**The exercise**
Below are some records; quote exactly the lines from the one that contains "raised, collection, wire)" through the one that contains "bpy.context.scene.collection.objects.link(empty)", inclusive, and no others.

**Records for processing**
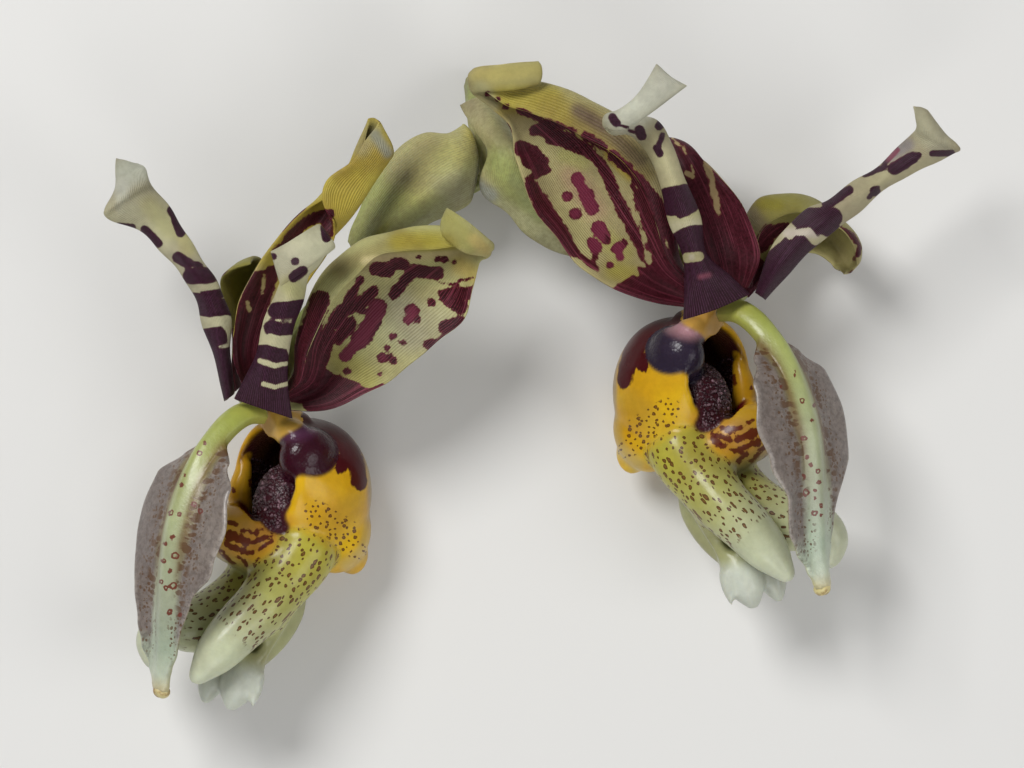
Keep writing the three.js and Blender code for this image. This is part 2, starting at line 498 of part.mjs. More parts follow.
// A ball stretched to three radii.
function ball({ at, radius }, sides = 10) {
  return new THREE.SphereGeometry(1, sides, Math.ceil(sides * 0.7)).scale(...radius).translate(...at);
}

function solid(geometry) {
  const bare = geometry.clone();
  bare.deleteAttribute("normal");
  bare.deleteAttribute("uv");
  const merged = mergeVertices(bare, 1e-4);
  const vertProperties = new Float32Array(merged.attributes.position.array);
  const triVerts = new Uint32Array(merged.index.array);
  return new wasm.Manifold(new wasm.Mesh({ numProp: 3, vertProperties, triVerts }));
}

function geometryOf(manifold) {
  const { vertProperties, triVerts } = manifold.getMesh();
  const geometry = new THREE.BufferGeometry();
  geometry.setAttribute("position", new THREE.BufferAttribute(vertProperties, 3));
  geometry.setIndex(new THREE.BufferAttribute(triVerts, 1));
  return geometry;
}

const join = (parts) => parts.map(solid).reduce((sum, part) => sum.add(part));

// Cuts away what would reach below the surface that the inflorescence lies on, so it rests on small flat spots.
function cutAtFloor(geometry, placed = new THREE.Matrix4()) {
  const reach = 400;
  const depth = 40;
  const below = new THREE.BoxGeometry(reach, reach, depth).translate(0, 0, -depth / 2);
  return geometryOf(solid(geometry).subtract(solid(below.applyMatrix4(placed.clone().invert()))));
}

function sacGeometry(rings, sides = 14) {
  return ringStack(rings.map(([forward, height, tall, wide, lean]) =>
    Array.from({ length: sides }, (_, j) => {
      const angle = (2 * Math.PI * j) / sides;
      const rise = tall * Math.cos(angle);
      return new THREE.Vector3(forward + lean * rise, height + rise, wide * Math.sin(angle));
    }),
  ));
}

// The lip: the hollow sac with its two heels and the two dark folded lobes of its rim, the claw that joins it to the
// column's foot, the bridge below the sac, the pair of horns and the front lobe.
function lipGeometry() {
  const mirrored = (piece) => ({
    ...piece,
    spine: piece.spine?.map(([x, y, z]) => [x, y, -z]),
    at: piece.at && [piece.at[0], piece.at[1], -piece.at[2]],
  });
  const body = join([
    sacGeometry(sacOutside),
    ball(bridge),
    bladeGeometry({ ...frontLobe, surface: spineSurface(frontLobe) }),
    ...horns.map(tubeGeometry),
    ...[heel, mirrored(heel)].map((piece) => ball(piece)),
    ...teeth.map((tooth) => ball(tooth, 8)),
  ]);
  const rim = join([tubeGeometry(claw), ball(bean), ball(mirrored(bean))]);
  return geometryOf(body.subtract(solid(sacGeometry(sacInside))).add(rim));
}

function mesh(name, geometry, color, roughness) {
  const made = new THREE.Mesh(geometry, new THREE.MeshStandardMaterial({ color, roughness, metalness: 0 }));
  made.name = name;
  return made;
}

// The directions inside a flower: ahead towards its column, up, and to the side.
function innerFrame({ forward, down }) {
  const up = new THREE.Vector3(...down).normalize().negate();
  const ahead = new THREE.Vector3(...forward);
  ahead.addScaledVector(up, -ahead.dot(up)).normalize();
  return new THREE.Matrix4().makeBasis(ahead, up, ahead.clone().cross(up));
}

function flowerGroup(side) {
  const whole = new THREE.Group();
  whole.position.set(...flowers[side].base);
  for (const [name, { steps, rows }] of Object.entries(segments[side])) {
    const blade = bladeGeometry({ surface: rowSurface(rows), steps, thickness: segmentThickness });
    whole.add(mesh(`${side}_${name}`, blade, name.includes("petal") ? "#8a5560" : "#a8925a", 0.5));
  }
  const inner = new THREE.Group();
  inner.setRotationFromMatrix(innerFrame(flowers[side]));
  whole.add(inner);
  whole.updateMatrixWorld(true);
  inner.add(mesh(`${side}_column`, bladeGeometry({ ...column, surface: spineSurface(column) }), "#bcc294", 0.4));
  inner.add(mesh(`${side}_anther_cap`, ball(anther), "#d9c894", 0.45));
  inner.add(mesh(`${side}_lip`, cutAtFloor(lipGeometry(), inner.matrixWorld), "#c9b94e", 0.3));
  return whole;
}

// An ovary from the rachis to its receptacle, clear of the rachis and of every base that the receptacle carries.
function ovaryGeometry(side) {
  const { forward } = flowers[side];
  const [x, y, z] = receptacle.at;
  const place = new THREE.Matrix4().makeTranslation(...flowers[side].base);
  const innerPlace = place.clone().multiply(innerFrame(flowers[side]));
  const foot = {
    ...column,
    spine: [[-0.5, -3.3, 0], ...column.spine.slice(1)],
    width: column.width.map(([u, width]) => [u, width + clearance]),
    thickness: column.thickness + 2 * clearance,
    ridgeWidth: column.ridgeWidth + clearance,
  };
  const room = [
    ...Object.values(segments[side]).map((segment) => seatOfBlade(segment).applyMatrix4(place)),
    bladeGeometry({ ...foot, surface: spineSurface(foot) }).applyMatrix4(innerPlace),
    sacGeometry(sacOutside.map(([ahead, height, tall, ...rest]) =>
      [ahead + clearance, height, tall + clearance, ...rest]))
      .applyMatrix4(innerPlace),
    tubeGeometry(grownTube({ ...claw, spine: [[-2.8, -4.1, 0], ...claw.spine.slice(1)] })).applyMatrix4(innerPlace),
    tubeGeometry(grownTube(rachis)),
  ];
  const top = ball({ ...receptacle, at: [x * Math.sign(forward[0]), y, z] }).applyMatrix4(place);
  const whole = join([tubeGeometry(ovaryTube(side)), top]);
  return geometryOf(room.reduce((rest, cutter) => rest.subtract(solid(cutter)), whole));
}

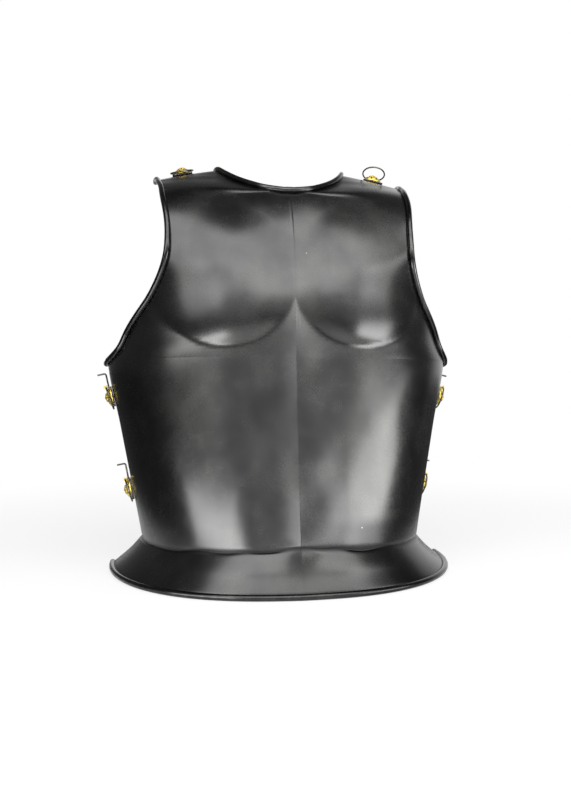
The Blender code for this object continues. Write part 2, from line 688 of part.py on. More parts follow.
def main():
    for thing in list(bpy.data.objects):
        bpy.data.objects.remove(thing)
    collection = bpy.data.collections.new(MODEL_NAME)
    cutters = bpy.data.collections.new("cutters")
    bpy.context.scene.collection.children.link(collection)
    bpy.context.scene.collection.children.link(cutters)

    dark = make_material("blackened_steel", (0.055, 0.055, 0.058), 0.32)
    brass = make_material("brass", (0.78, 0.58, 0.22), 0.24)
    iron = make_material("dark_steel", (0.07, 0.068, 0.065), 0.42)
    wire = make_material("ring_steel", (0.10, 0.095, 0.09), 0.38)

    upper = side_place(UPPER_SIDE_UP)
    lower = side_place(LOWER_SIDE_UP)
    shoulder = shoulder_place()
    stations = (
        ("shoulder_left", shoulder, True, 0.0),
        ("shoulder_right", shoulder, False, RING_RAISED),
        ("side_upper_left", upper, True, 0.0),
        ("side_upper_right", upper, False, 0.0),
        ("side_lower_left", lower, True, 0.0),
        ("side_lower_right", lower, False, 0.0),
    )
    build_sheet(collection, cutters, dark, [(row[1], row[2]) for row in stations])
    for name, place, mirrored, raised in stations:
        on_sheet = frame_matrix(place, mirrored)
        on_leaf = frame_matrix(place, mirrored, 2 * PIECE_GAP + LEAF_THICKNESS)
        shoulder_row = name.startswith("shoulder")
        up = -1 if mirrored else 1
        if shoulder_row:
            up = -1
        eye_way = (1, 0, 0) if shoulder_row else (0, up, 0)
        arm_way = (1, 0, 0) if shoulder_row else (0, 0, 1)
        build_leaf(f"{name}_hinge_leaf", on_sheet, collection, cutters, iron)
        build_pin(f"{name}_hinge_pin", on_sheet, up, arm_way, collection, iron)
        build_rosette(f"{name}_rosette", on_leaf, eye_way, collection, cutters, brass)
        build_ring(f"{name}_ring", on_leaf, eye_way, raised, collection, wire)
    centre_on_ground(collection)


main()
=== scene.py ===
"""Scene of a blackened steel breastplate on a pale studio floor.

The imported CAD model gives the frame. Every piece here is drawn in that frame,
in metres, with +Z up and the wearer's chest towards -Y.
"""

import logging
import math
from collections.abc import Iterable, Sequence
from dataclasses import dataclass, field
from enum import Enum
from typing import Any

import bmesh
import bpy
import numpy as np
from mathutils import Matrix, Vector


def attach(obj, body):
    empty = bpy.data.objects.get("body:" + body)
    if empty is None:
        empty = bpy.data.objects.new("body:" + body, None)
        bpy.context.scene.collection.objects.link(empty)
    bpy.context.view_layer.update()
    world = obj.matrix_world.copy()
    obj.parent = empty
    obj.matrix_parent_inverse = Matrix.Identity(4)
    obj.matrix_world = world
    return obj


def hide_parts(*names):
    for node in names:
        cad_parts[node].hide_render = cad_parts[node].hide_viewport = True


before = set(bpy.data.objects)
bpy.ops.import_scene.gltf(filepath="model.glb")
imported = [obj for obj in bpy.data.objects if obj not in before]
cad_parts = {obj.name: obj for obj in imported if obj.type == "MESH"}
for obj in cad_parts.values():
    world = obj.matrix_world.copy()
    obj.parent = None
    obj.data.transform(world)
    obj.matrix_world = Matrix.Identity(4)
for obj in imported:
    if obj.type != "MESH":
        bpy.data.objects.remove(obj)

LOG = logging.getLogger("steel_breastplate")
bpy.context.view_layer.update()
PLACED_BACK = 0.04963       # the sheet's own origin to the middle of the whole
MERGE = 1e-6                # vertices closer than this become one
UP = Vector((0.0, 0.0, 1.0))
Triple = tuple[float, float, float]
Shape = bmesh.types.BMesh
Array = np.ndarray
Socket = bpy.types.NodeSocket
Span = tuple[float, float]      # where a change starts and where it is full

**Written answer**
        build_ring(f"{name}_ring", on_leaf, eye_way, raised, collection, wire)
    centre_on_ground(collection)


main()
=== scene.py ===
"""Scene of a blackened steel breastplate on a pale studio floor.

The imported CAD model gives the frame. Every piece here is drawn in that frame,
in metres, with +Z up and the wearer's chest towards -Y.
"""

import logging
import math
from collections.abc import Iterable, Sequence
from dataclasses import dataclass, field
from enum import Enum
from typing import Any

import bmesh
import bpy
import numpy as np
from mathutils import Matrix, Vector


def attach(obj, body):
    empty = bpy.data.objects.get("body:" + body)
    if empty is None:
        empty = bpy.data.objects.new("body:" + body, None)
        bpy.context.scene.collection.objects.link(empty)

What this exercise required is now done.